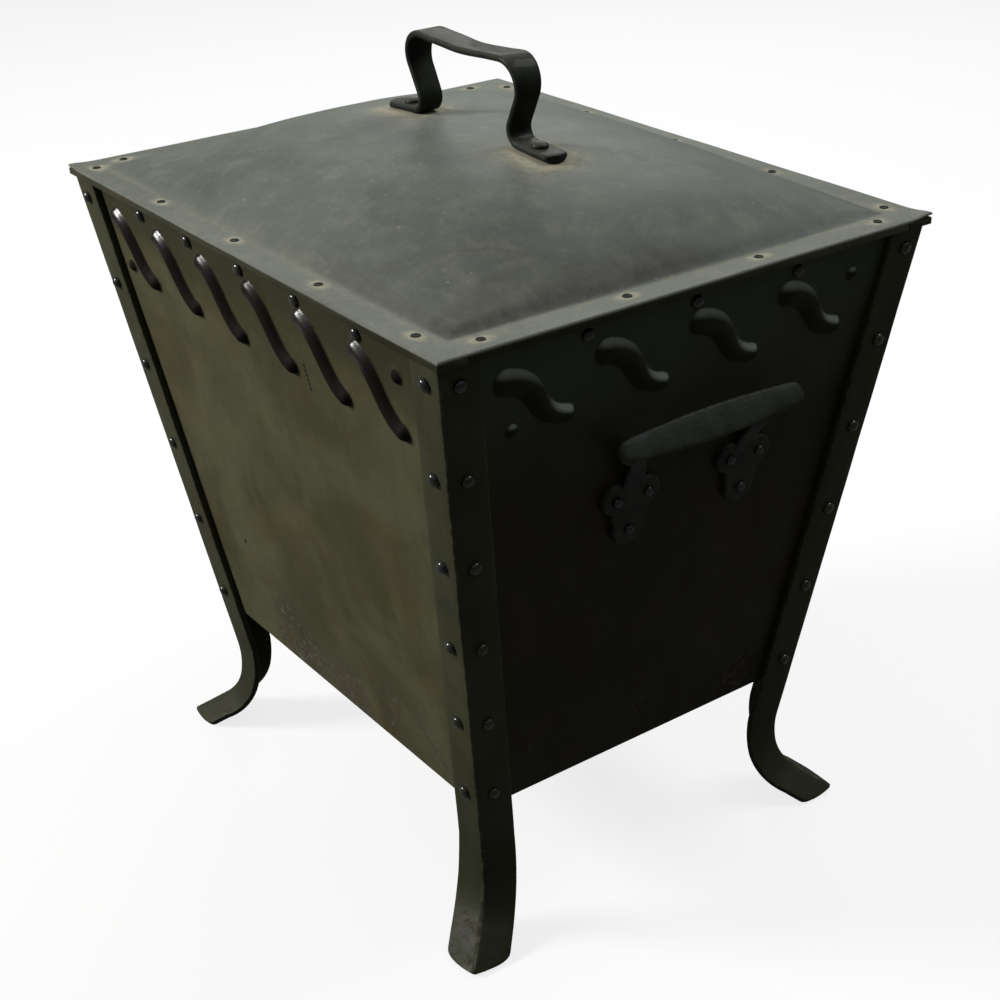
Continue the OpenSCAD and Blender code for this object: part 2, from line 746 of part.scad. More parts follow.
module border_rivet_holes() {
    for (spot = lid_rivet_spots)
        translate(spot)
            border_rivet(hole_gap);
}

module lid_sheet() {
    color(lid_paint)
        difference() {
            union() {
                translate([0, 0, lid_low])
                    linear_extrude(sheet_t)
                        difference() {
                            square([lid_w, lid_d], center = true);
                            square([2 * dome_x, 2 * dome_y], center = true);
                        }
                dome_shell();
            }
            border_rivet_holes();
            at_foot_rivets()
                rivet_hole(strap_t + sheet_t + 2, false);
        }
}

// Angle bar under the lid border: a flat flange and a lip that drops inside the box
module lid_bar(face) {
    long = is_side(face) ? lid_d - 2 * lid_bar_w - 2 * edge_gap : lid_w;
    lip_len = is_side(face) ? long : lid_w - 2 * lid_bar_w;
    edge = (is_side(face) ? lid_w : lid_d) / 2;
    color(post_paint)
        difference() {
            rotate([0, 0, 90 * face])
                translate([0, -edge, top_z]) {
                    translate([-long / 2, 0, 0])
                        cube([long, lid_bar_w, lid_bar_t]);
                    translate([-lip_len / 2, lid_bar_w - lid_lip_t, -lid_lip_h])
                        cube([lip_len, lid_lip_t, lid_lip_h + lid_bar_t / 2]);
                }
            border_rivet_holes();
        }
}

module lid_border_rivets() {
    color(rivet_paint)
        for (spot = lid_rivet_spots)
            translate(spot)
                border_rivet(0);
}

// Lid handle: one strap bent in its own plane, X across and Z up, from the middle outward
foot_under = dome_z(foot_rivet_x, 0) + seat_gap;
foot_mid = foot_under + strap_t / 2 / cos(foot_tilt);
shoulder_z = lid_top + grip_top - strap_t / 2 - shoulder_r;
shoulder_end = [shoulder_x + shoulder_r * cos(upright_lean), shoulder_z - shoulder_r * sin(upright_lean)];
neck_down = neck_r * (sin(upright_lean) + cos(foot_tilt));
neck_across = neck_r * (cos(upright_lean) - sin(foot_tilt));
upright_len = (shoulder_end.y - neck_down - foot_mid
    - (foot_rivet_x - shoulder_end.x - neck_across) * tan(foot_tilt))
    / (cos(upright_lean) + sin(upright_lean) * tan(foot_tilt));
grip_flat = (shoulder_x - shoulder_r * sin(grip_dip) - grip_dip_r * sin(grip_dip)) / cos(grip_dip);
grip_mid_z = shoulder_z + shoulder_r * cos(grip_dip) - grip_flat * sin(grip_dip)
    - grip_dip_r * (1 - cos(grip_dip));
bend_step = 6;
function left_of(heading) = [-sin(heading), cos(heading)];
function arc_stops(from, r, turn) =
    let (n = ceil(abs(turn) / bend_step))
    [for (i = [1:n]) let (heading = from[1] + turn * i / n)
        [from[0] + sign(turn) * r * (left_of(from[1]) - left_of(heading)), heading]];
function straight_stop(from, run) = [from[0] + run * [cos(from[1]), sin(from[1])], from[1]];
function last(list) = list[len(list) - 1];
strap_dip = arc_stops([[0, grip_mid_z], 0], grip_dip_r, grip_dip);
shoulder_from = straight_stop(last(strap_dip), grip_flat);
strap_shoulder = arc_stops(shoulder_from, shoulder_r, -grip_dip - 90 - upright_lean);
neck_from = straight_stop(last(strap_shoulder), upright_len);
strap_neck = arc_stops(neck_from, neck_r, 90 + upright_lean - foot_tilt);
strap_half = concat(
    strap_dip,
    [shoulder_from], strap_shoulder,
    [neck_from], strap_neck,
    [straight_stop(last(strap_neck), foot_tab)]);
strap_stops = concat(
    [for (i = [len(strap_half) - 1:-1:0]) let (stop = strap_half[i])
        [[-stop[0].x, stop[0].y], -stop[1]]],
    [[[0, grip_mid_z], 0]],
    strap_half);

module strap() {
    rotate([90, 0, 0])
        linear_extrude(strap_w + 2, center = true)
            polygon(concat(
                [for (stop = strap_stops) stop[0] + strap_t / 2 * left_of(stop[1])],
                [for (i = [len(strap_stops) - 1:-1:0]) let (stop = strap_stops[i])
                    stop[0] - strap_t / 2 * left_of(stop[1])]));
}

// Waste around the rounded end of a foot
module foot_corner() {
    tip = last(strap_half)[0];
    round_r = 0.56 * upright_w;
    translate([tip.x, 0, tip.y])
        rotate([0, foot_tilt, 0])
            translate([-round_r, 0, -strap_w])
                difference() {
                    translate([0, -strap_w, 0])
                        cube([2 * round_r, 2 * strap_w, 2 * strap_w]);
                    translate([0, 0, -1])
                        cylinder(r = round_r, h = 2 * strap_w + 2);
                }
}

module at_foot_rivets() {
    for (side = [0, 180])
        translate([lid_handle_shift, 0, foot_under + strap_t / cos(foot_tilt)])
            rotate([0, 0, side])
                translate([foot_rivet_x, 0, 0])
                    rotate([0, foot_tilt, 0])
                        children();
}

// Outline across the strap: wide over the grip, narrow at the uprights and feet
module strap_width() {
    low = lid_top;
    narrow_z = lid_top + grip_top - 1.6 * shoulder_r;
    wide_z = lid_top + grip_top - 1;
    high = lid_top + grip_top + 5;
    rotate([90, 0, 90])
        linear_extrude(4 * foot_rivet_x, center = true)
            polygon([
                [-upright_w / 2, low], [upright_w / 2, low], [upright_w / 2, narrow_z],
                [strap_w / 2, wide_z], [strap_w / 2, high], [-strap_w / 2, high],
                [-strap_w / 2, wide_z], [-upright_w / 2, narrow_z]]);
}

module lid_handle() {
    color(handle_paint)
        difference() {
            translate([lid_handle_shift, 0, 0])
                difference() {
                    intersection() {
                        strap();
                        strap_width();
                    }
                    foot_corner();
                    mirror([1, 0, 0])
                        foot_corner();
                }
            at_foot_rivets()
                rivet_hole(strap_t + sheet_t + 2, false);
        }
}

module lid_handle_rivets() {
    color(rivet_paint)
        at_foot_rivets()
            rivet(strap_t + sheet_t + 2 * seat_gap + tail_gap, foot_rivet_head_d, false);
}

module front_panel() { color(panel_paint) panel(0); }
module right_panel() { color(side_paint) panel(1); }
module back_panel() { color(panel_paint) panel(2); }
module left_panel() { color(side_paint) panel(3); }

// The four corners, by mirroring the front right one
module at_corner(left, back) {
    mirror([left, 0, 0])
        mirror([0, back, 0])
            children();
}

module post_front_right() { color(post_paint) at_corner(0, 0) post(); }
module post_front_left() { color(post_paint) at_corner(1, 0) post(); }
module post_back_right() { color(post_paint) at_corner(0, 1) post(); }
module post_back_left() { color(post_paint) at_corner(1, 1) post(); }

module post_rivets_front_right() { color(rivet_paint) at_corner(0, 0) post_rivets(); }
module post_rivets_front_left() { color(rivet_paint) at_corner(1, 0) post_rivets(); }
module post_rivets_back_right() { color(rivet_paint) at_corner(0, 1) post_rivets(); }
module post_rivets_back_left() { color(rivet_paint) at_corner(1, 1) post_rivets(); }

module rim_bar_front() { color(post_paint) rim_bar(0); }
module rim_bar_right() { color(post_paint) rim_bar(1); }
module rim_bar_back() { color(post_paint) rim_bar(2); }
module rim_bar_left() { color(post_paint) rim_bar(3); }

module rim_rivets_front() { color(rivet_paint) rim_rivets(0); }
module rim_rivets_right() { color(rivet_paint) rim_rivets(1); }
module rim_rivets_back() { color(rivet_paint) rim_rivets(2); }
module rim_rivets_left() { color(rivet_paint) rim_rivets(3); }

front_panel();
right_panel();
back_panel();
left_panel();
floor_plate();
post_front_right();
post_front_left();
post_back_right();
post_back_left();
rim_bar_front();
rim_bar_right();
rim_bar_back();
rim_bar_left();
post_rivets_front_right();
post_rivets_front_left();
post_rivets_back_right();
post_rivets_back_left();
rim_rivets_front();
rim_rivets_right();
rim_rivets_back();
rim_rivets_left();
side_handle(1);  // side_handle_right
side_handle(3);  // side_handle_left
side_handle_rivets(1);  // side_handle_rivets_right
side_handle_rivets(3);  // side_handle_rivets_left
lid_sheet();
lid_bar(0);  // lid_bar_front
lid_bar(2);  // lid_bar_back
lid_bar(1);  // lid_bar_right
lid_bar(3);  // lid_bar_left
lid_border_rivets();
lid_handle();
lid_handle_rivets();
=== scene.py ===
"""Looks of a riveted sheet-iron coal box: worn satin paint, glossy rivets and a dusty lid."""

import math
import random

import bpy
import numpy as np
from mathutils import Matrix, Vector, noise


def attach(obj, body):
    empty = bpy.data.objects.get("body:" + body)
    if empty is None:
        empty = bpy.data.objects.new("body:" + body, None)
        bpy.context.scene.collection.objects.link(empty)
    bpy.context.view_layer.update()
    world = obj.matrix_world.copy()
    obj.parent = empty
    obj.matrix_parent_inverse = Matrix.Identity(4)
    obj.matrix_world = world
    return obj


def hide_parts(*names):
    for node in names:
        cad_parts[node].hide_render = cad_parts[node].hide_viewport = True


bl_info = {
    "name": "Riveted coal box",
    "version": (1, 0, 0),
    "blender": (4, 5, 0),
    "location": "View3D > Sidebar > Coal Box",
    "description": "Builds the sheets, posts, rivets, handles and finishes of a lidded coal box",
    "category": "Add Mesh",
}

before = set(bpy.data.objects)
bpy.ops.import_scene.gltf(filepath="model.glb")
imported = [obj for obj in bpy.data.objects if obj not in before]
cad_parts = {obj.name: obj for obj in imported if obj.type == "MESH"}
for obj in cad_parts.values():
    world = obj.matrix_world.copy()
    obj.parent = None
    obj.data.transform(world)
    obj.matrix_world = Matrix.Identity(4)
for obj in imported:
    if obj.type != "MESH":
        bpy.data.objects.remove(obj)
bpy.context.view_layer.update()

# The walls, counter-clockwise from above
FRONT, RIGHT, BACK, LEFT = range(4)
FACE_NAMES = ("front", "right", "back", "left")
# Each post is the front right one, mirrored across or in depth where its sign is -1
CORNERS = (("front_right", 1, 1), ("front_left", -1, 1), ("back_right", 1, -1), ("back_left", -1, -1))


def length(name, text, default):
    """A size in metres."""
    return bpy.props.FloatProperty(name=name, description=text, default=default, unit="LENGTH")


def angle(name, text, degrees):
    """An angle, given in degrees."""
    return bpy.props.FloatProperty(
        name=name, description=text, default=math.radians(degrees), subtype="ANGLE")


def share(name, text, default):
    """A plain number from 0 to 1."""
    return bpy.props.FloatProperty(
        name=name, description=text, default=default, min=0, max=1, subtype="FACTOR")


def count(name, text, default):
    """A whole number of pieces."""
    return bpy.props.IntProperty(name=name, description=text, default=default, min=1)


def colour(name, text, default):
    """A colour in linear values."""
    return bpy.props.FloatVectorProperty(
        name=name, description=text, default=default, size=3, min=0, max=1, subtype="COLOR")


class BoxSizes(bpy.types.PropertyGroup):
    """Sizes of the panels and posts."""
    top_w: length("Top width", "Width over the posts at the top", 0.429)
    top_d: length("Top depth", "Depth over the posts at the top", 0.340)
    bottom_w: length("Bottom width", "Width over the posts at the panels' bottom edge", 0.328)
    bottom_d: length("Bottom depth", "Depth over the posts at the panels' bottom edge", 0.256)
    box_h: length("Panel height", "Height of the panels", 0.316)
    leg_h: length("Leg height", "Height of the panels' bottom edge above the ground", 0.0983)
    sheet_t: length("Sheet thickness", "Thickness of the panel and lid sheets", 0.0015)
    ledge_w: length("Ledge width", "Width of the ledge turned in at the foot of a panel", 0.014)
    rim_bar_t: length("Rim bar thickness", "Thickness of the flat bars inside the rim", 0.0025)
    edge_gap: length("Edge gap", "Gap between the edges of neighbouring sheets", 0.0004)
    wave: length("Panel unevenness", "How far the thin sheet wanders off flat", 0.0007)


class PostSizes(bpy.types.PropertyGroup):
    """Sizes of the corner posts, their legs and feet."""
    angle_w: length("Flange width", "Flange width of the angle iron", 0.025)
    angle_t: length("Iron thickness", "Thickness of the angle iron", 0.0045)
    knee_r: length("Knee radius", "Radius of the slow outward bend", 0.062)
    ankle_r: length("Ankle radius", "Radius of the tight bend above the foot", 0.030)
    knee_turn: angle("Knee turn", "Outward angle at the end of the slow bend", 10)
    foot_turn: angle("Foot turn", "Outward angle of the foot, from straight down", 58)
    foot_len: length("Foot length", "Length of the foot beyond the ankle", 0.029)
    foot_round: length("Foot point", "Length of the pointed end of the foot", 0.016)
    foot_flange: length("Foot flange", "Flange width at the foot", 0.022)
    foot_splay: angle("Foot splay", "Half of the angle between the flanges at the foot", 64)
    sole_cut: length("Sole cut", "Depth to which the edges of the feet are ground flat", 0.001)
    edge_r: length("Edge radius", "Rounding of the rolled iron's edges", 0.0011)
    heel_r: length("Corner radius", "Rounding of the angle iron's outer corner", 0.0021)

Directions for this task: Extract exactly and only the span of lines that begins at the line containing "post_rivets_front_left();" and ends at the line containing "if empty is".

Reply:
post_rivets_front_left();
post_rivets_back_right();
post_rivets_back_left();
rim_rivets_front();
rim_rivets_right();
rim_rivets_back();
rim_rivets_left();
side_handle(1);  // side_handle_right
side_handle(3);  // side_handle_left
side_handle_rivets(1);  // side_handle_rivets_right
side_handle_rivets(3);  // side_handle_rivets_left
lid_sheet();
lid_bar(0);  // lid_bar_front
lid_bar(2);  // lid_bar_back
lid_bar(1);  // lid_bar_right
lid_bar(3);  // lid_bar_left
lid_border_rivets();
lid_handle();
lid_handle_rivets();
=== scene.py ===
"""Looks of a riveted sheet-iron coal box: worn satin paint, glossy rivets and a dusty lid."""

import math
import random

import bpy
import numpy as np
from mathutils import Matrix, Vector, noise


def attach(obj, body):
    empty = bpy.data.objects.get("body:" + body)
    if empty is None:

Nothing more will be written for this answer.